Decathlon
Decathlon is the world's largest sporting goods retailer, secretly owned by one of France's richest dynasties and quietly absent from the one market that would define global dominance.
Decathlon was founded in 1976 in Lille, France, by Michel Leclercq. It operates more than 1,700 stores across 70+ countries and designs, manufactures, and sells nearly all of its products under its own in-house brands, Quechua for hiking, Kipsta for team sports, Van Rysel for cycling, and so on. That vertical integration is the single biggest reason its prices are lower than most competitors: no middlemen, no licensing fees, no brand tax.
Despite its enormous global footprint, it is, by revenue, the world’s biggest sporting goods retailer ahead of Nike’s own retail and Sports Direct, Decathlon has a surprisingly low profile in the English-speaking world. It has a strong presence in India, the UK, most of Europe, and large parts of Asia, but the United States remains a conspicuous gap on its map.

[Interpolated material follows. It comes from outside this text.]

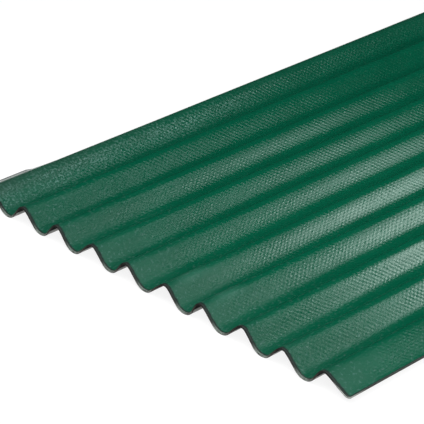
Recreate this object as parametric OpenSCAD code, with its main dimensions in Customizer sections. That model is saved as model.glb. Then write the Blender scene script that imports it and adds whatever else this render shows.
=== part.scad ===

The company is controlled by the Mulliez family, one of the most powerful and deliberately low-profile business dynasties in France. The Mulliez family association (AFM) also controls Auchan supermarkets, Leroy Merlin, and dozens of other major retail brands. They have operated for decades through a complex family holding structure specifically designed to avoid outside shareholders and media scrutiny.
Most people searching “Decathlon” are either loyal customers trying to justify a purchase, newcomers puzzled by its prices (cheap or expensive depending on their frame of reference), or Americans who have heard the name and wonder why they can’t find a store. A smaller share are looking up the athletic event, the ten-discipline track-and-field competition, which shares the same name.